- Меня зовут Армен. Арменчик.
Арменчику 64, он едет на копейке, но, всю жизнь проработав водителем фуры, ведёт её, как бог. И ощущение, будто это не копейка, а мерседес.
Мы едем вместе куда-то за Тверь, потом он свернёт. Всю дорогу мы говорим о политике.О том, что хорошего и плохого было в СССР.
- А сколько тебе лет?
- Тридцать три.
- О! Тридцать три! Самый лучший возраст! Самый лучший возраст для всех! В раю - всем 33!
И я думаю о том, что хорошо бы это запомнить. Хорошо бы относиться к этому году как лучшему году своей жизни, и воспринимать каждый его день - как бесценный дар.
На улице прохладно. Я забрала у уехавшего Саши своего Рыжего, и он летит через ночь. Если на сером велике всё время нужно прикладывать усилия чтобы ехать, то на рыжем ощущение, будто ты летишь на метле. Зелено, темно, и на северной стороне дома только-только набухает сирень.
Раньше у этой сирени был романтический флёр. Лет 12 назад, белой ночью, я помню, как бежала на свидание бегом. Сирень благоухала. Мой спутник был пьян, и падал вниз со всей высоты парапетов Марсова поля, тех, что у вечного огня.
Потом , в год, когда стояла невыносимая жара, город протух в смоге и горели леса, была история июльской ночью, когда уже другому спутнику я пыталась сказать, что он мне нравится. И у меня не очень получалось. Но я зранее купила себе кокос, и билась об него головой.
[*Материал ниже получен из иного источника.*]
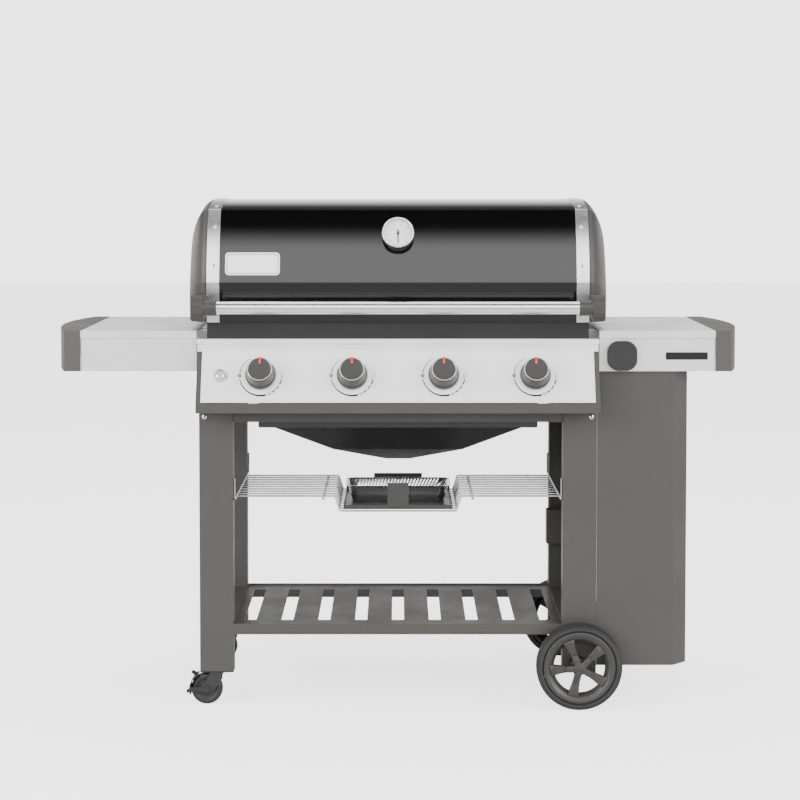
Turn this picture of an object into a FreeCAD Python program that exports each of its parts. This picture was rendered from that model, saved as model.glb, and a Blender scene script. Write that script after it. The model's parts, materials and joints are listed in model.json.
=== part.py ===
import FreeCAD, Part
import math
import os
import re
import Sketcher

# Four-burner gas barbecue grill on an open cart, in millimetres.
# +X is to the right of someone who stands at the grill, the front faces -Y, +Z is up,
# and the origin is on the ground under the middle of the whole grill.

SIZES = {
    # Cart frame
    "leg_inner": 392, "leg_outer": 472, "leg_depth": 44, "leg_wall": 2,
    "castor_head": 7.6, "leg_top": 798, "cart_front": -226, "cart_back": 262,
    "cap_plate": 3, "cap_plug": 11, "seat_gap": 0.3, "running_gap": 0.05,
    "rail_low": 678.7, "rail_high": 701.4, "rail_depth": 30, "side_rail_low": 740,
    "bolt_radius": 6.5, "bolt_height": 4, "bolt_x": 459, "bolt_z": 692,
    # Bottom shelf
    "shelf_low": 170.7, "shelf_high": 196.4, "shelf_top": 193, "shelf_sheet": 2,
    "slot_width": 29, "slot_pitch": 89, "slot_front": -166, "slot_back": 200, "shelf_lip": 55,
    # Cookbox
    "rim_half": 450, "rim_front": -246, "rim_back": 290, "rim_low": 872, "rim_high": 917.7, "rim_wall": 6,
    "ledge_high": 876, "tub_half": 388, "tub_front": -215, "tub_back": 214,
    "tub_foot_half": 325, "tub_foot_front": -170, "tub_foot_back": 185, "tub_low": 690, "tub_wall": 4,
    "burner_pitch": 214.5, "burner_radius": 9, "burner_z": 800, "burner_front": -215.7, "burner_back": 192,
    "bar_z": 832, "bar_rise": 22, "bar_half": 34, "bar_pitch": 102, "bar_sheet": 2,
    "grate_half": 425, "grate_high": 888, "grate_bar": 10, "grate_pitch": 25,
    "rack_half": 434, "rack_wire": 3, "rack_z": 1040, "rack_front": 120, "rack_back": 246,
    # Gas line
    "valve_front": -258, "valve_back": -216, "valve_half": 13, "valve_low": 758, "valve_high": 812,
    "pipe_radius": 8, "pipe_y": -236, "pipe_z": 758, "pipe_half": 338, "inlet_radius": 10, "inlet_length": 14,
    # Control panel
    "panel_lean": 25, "panel_top_y": -248, "panel_top_z": 853.4, "panel_length": 132, "panel_half": 461,
    "panel_sheet": 1.5, "frame_half": 472.5, "frame_low": 709, "frame_sheet": 3, "roll_high": 879,
    "roll_low": 865,
    "knob_drop": 65, "stem_radius": 4, "stem_in": 34, "stem_out": 30, "stem_hole": 8,
    "knob_low": 5, "knob_high": 48, "knob_skirt": 36, "knob_face": 29.5, "bezel_radius": 30, "bezel_high": 2,
    "button_x": -417, "button_radius": 11.8, "button_ring": 17, "button_ring_high": 6, "button_out": 8,
    # Side tables
    "table_top": 897, "table_lip": 879, "table_low": 801, "table_front": -238, "table_back": 259,
    "table_inner": 476, "table_outer": 750, "table_sheet": 2, "fascia_set_back": 4,
    "cap_straight": 38, "cap_long": 75.5, "cap_wall": 4, "bracket_low": 866, "bracket_width": 30,
    "bracket_front": -150, "bracket_back": 180,
    "module_left": 494, "module_size": 70, "module_top": 873, "module_round": 26, "module_deep": 14,
    "plate_left": 633, "plate_long": 99, "plate_low": 828.5, "plate_tall": 17.5, "plate_thick": 1.5,
    # Side panel beside the gas bottle place
    "side_bend": 655, "side_outer": 690, "side_bend_back": -190, "side_back": 240, "side_low": 97,
    "side_high": 800.5,
    "hanger_inner": 383, "hanger_outer": 440, "hanger_low": 316, "hanger_high": 403, "hanger_deep": 40,
    # Wheels and castors
    "wheel_x": 429, "wheel_radius": 101.6, "wheel_width": 50, "wheel_clear": 6, "tyre_inner": 86,
    "axle_radius": 6,
    "rim_inner": 75, "boss_radius": 20, "spoke_width": 27, "spoke_count": 5, "axle_in": 12,
    "castor_x": -432, "castor_trail": 25, "castor_radius": 37.5, "castor_width": 28, "fork_sheet": 3,
    "stem_pin": 5.5, "castor_pin": 4, "castor_gap": 1, "brake_gap": 1.5, "brake_sheet": 3,
    # Catch pan, wire rack and grease tray
    "wire_radius": 2.25, "wire_z": 491, "wire_dip": 455, "wire_front": -150, "wire_pitch": 37.8,
    "wire_count": 10,
    "basket_top": 152, "basket_foot": 141, "cross_x": 180, "cross_radius": 3.5,
    "pan_half": 125, "pan_front": -45, "pan_back": 90, "pan_high": 500.7, "pan_sheet": 1.2,
    "holder_half": 132, "holder_front": -143, "holder_back": 182, "holder_high": 468, "holder_sheet": 1.5,
    "tray_half": 331, "tray_front": -215, "tray_back": 180, "tray_low": 664.7, "tray_high": 678,
    "tray_sheet": 2,
    "funnel_top": 310, "funnel_mid": 158, "funnel_mid_z": 598, "funnel_foot": 30, "funnel_foot_z": 566,
    # Lid
    "lid_low": 918, "lid_front_low": -250, "lid_front_bend": -256, "bend_z": 1012, "shoulder_y": -195,
    "shoulder_z": 1182, "crest_y": 20, "crest_z": 1206, "lid_rear": 348.2, "lid_rear_z": 1000,
    "lid_rear_low": 340,
    "front_curve": 380, "top_curve": 1000, "lid_sheet": 3, "lid_half": 449.7, "trim_wide": 29.4,
    "trim_sheet": 1.8,
    "cheek_deep": 51, "cheek_flat": 0.44, "cheek_narrow": 0.42, "cheek_wall": 5,
    "hinge_y": 312, "hinge_z": 903, "hinge_pin": 5, "lug_inner": 378, "lug_thick": 14, "lug_radius": 12,
    "handle_y": -331.25, "handle_z": 957.3, "handle_radius": 15.25, "socket_wall": 3.5, "socket_in": 30.2,
    "socket_out": 0.8, "arm_out": 28.3, "arm_front": -350, "arm_low": 926, "arm_high": 992,
    "screw_inset": 16.7, "screw_radius": 4.5, "screw_height": 2.4,
    "badge_x": -342, "badge_long": 128, "badge_tall": 54, "badge_thick": 3, "badge_share": 0.24,
    "gauge_share": 0.6, "gauge_radius": 38.4, "gauge_neck": 16.5, "gauge_neck_long": 20, "gauge_deep": 16,
    "dial_radius": 33.2, "needle_pin": 1.5,
}

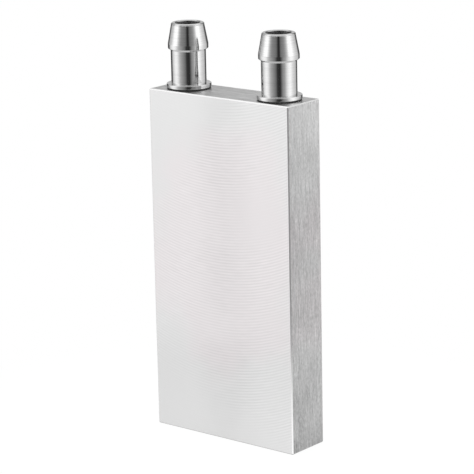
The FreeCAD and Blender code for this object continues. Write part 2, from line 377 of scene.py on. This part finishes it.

Кажется, у меня больше не было свиданий, на которые мне хотелось бы бежать.
Теперь, когда девчонки рассказывают мне на репах о том, как они параллельно влюблены в Петю, Васю и Колю, и как их штырит от этого, я ощущаю горький привкус во рту. Я думаю: "Почему у всех есть, а у меня - нет?" По какой причине я навсегда утратила этот романтический флёр? Как будто меня, наказав, поставили в угол, и я никак не могу понять за что.
Хотя, на самом деле, причина в том, что я хочу слишком много. Во-первых я перестала играть в девочку. Это та часть, которая за ненадобностью отмерла. И я не стану кривляться, создавая иллюзию "женственности", если только меня не прикуют к фонарю, и не обещают распилить бензопилой.
Во-вторых, я точно знаю, чего я хочу. И это что-то - не секс, не дети, и не семья. Это - такая же оголтелая уверенность в том, что что-то надо изменить, и желание напополам с возможностью делать это сейчас. И всегда. А такого человека я не встречала не то что бы среди симпатичных мужчин, а и вовсе вообще никогда. Среди женщин их тоже нет. То есть, скорее всего, есть, но пути наши, пока не пересеклись.
Все остальные условно приятные представители мужского пола перестают быть интересны ровно с той секунды, как я понимаю, что самая большая вещь, которая его интересует - это он сам. Ну или ведро шарико-подшипников. Или средний палеолит.
Зато формула движения становится предельно простой. Если выкинуть из планов запросы на амбиции и личную жизнь, то ни что не будет мешать идти туда, куда нужно идти.
Но этого флёра мне безумно жаль. Безумно жаль понимать, что его больше не будет никогда. И дорога, ровная, как бисектриса, отчерчиивает справа и слева всё, что не стоит брать с собой.
Я могу это только принять. Как таблетку перед вечным сном.